Both sides of the Commons are all for this.  Politicians are odd creatures: opposition in everything, everything, as a matter of principal, regardless of the logic, yet unity in wanting to extend violence.  There is something about the desire for power that results in a mind-set of wanting to see others hurt.  [ note to self – there’s a psychology essay to be written based on that last sentence. ]


It seems there are three sides in Syria:

  1. Assad’s regime which is being attacked by the US and allies.  UK troops may or may not be embedded and supporting these attacks.
  2. The revolutionaries trying to bring down Assad’s regime (sorry, who are these people exactly?) who are being trained by the UK.
  3. IS / ISIS / ISIL / whatever we are to call-them this week are being attacked by the US and allies and (covertly) the UK.
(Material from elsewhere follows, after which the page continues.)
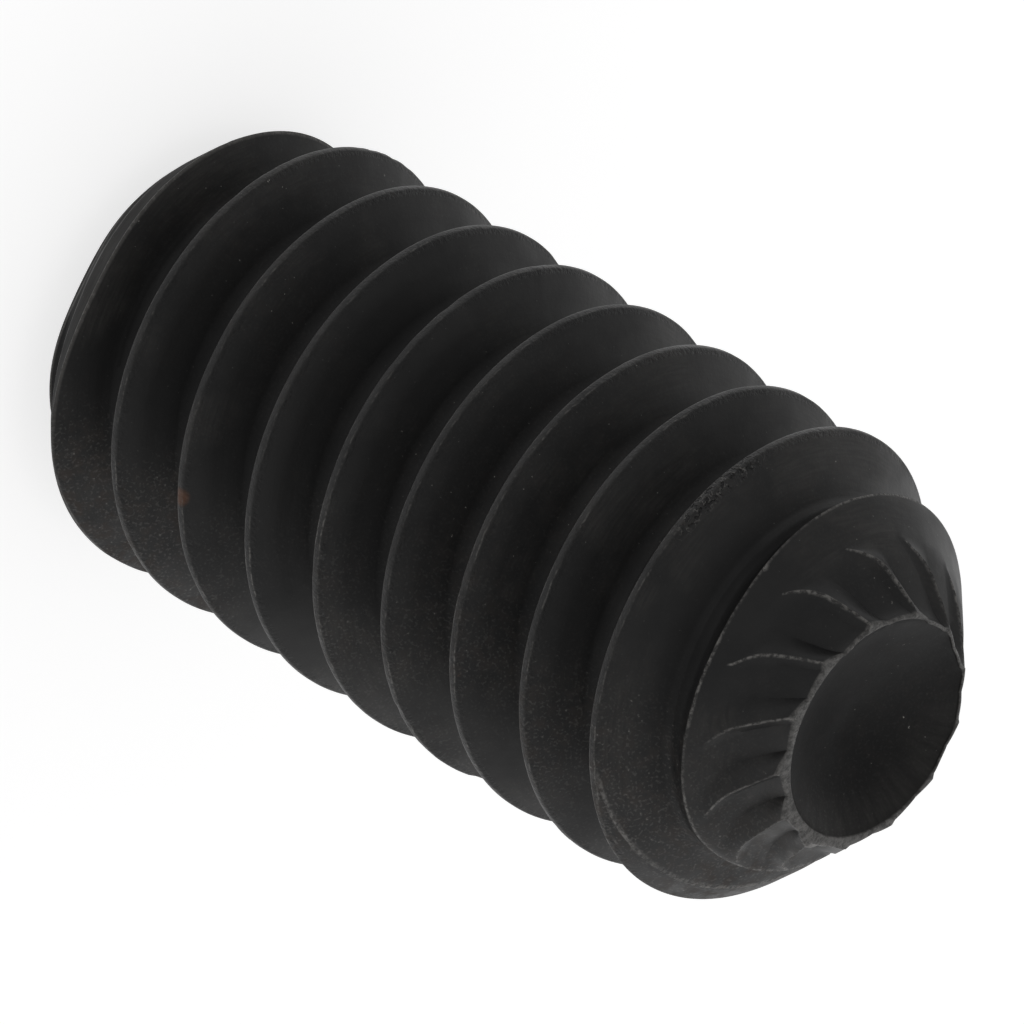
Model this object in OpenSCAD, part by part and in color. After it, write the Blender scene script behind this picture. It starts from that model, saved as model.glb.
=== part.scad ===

This is like the proxy wars of the Cold War in the1900s where NATO and the Warsaw Pact tested and demonstrated their weapons’ capabilities in other countries by supporting opposing sides.  At least then the West and East could pretend we/they were on opposite sides.  Now the West seems to be supporting the fighting on all sides.

Had the 2013 vote gone the other way (requiring a difference of just 7 MPs’ votes), we would be openly bombing all of Syria.  No wonder Moslems think there is a Holy War going on.

As for training the rebels (the next generation of elite mercenaries and terrorists) trying to bring down and take over Assad’s government, how many of them are now fighting for, leading, arming or training the IS / ISIS / ISIL forces?

Presumably, if and when IS / ISIS / ISIL have been defeated, the airstrikes will continue but against the Syrian government.  Therein lies the inevitable argument of the next few days: “We may as well start bombing Assad now to prevent his resources falling into IS / ISIS / ISIL hands“.  Yep, I predict a scorched earth policy, although it will not be called that.

Here we are in 2015, still bringing peace with bombs.  And how well has that been working since 2003?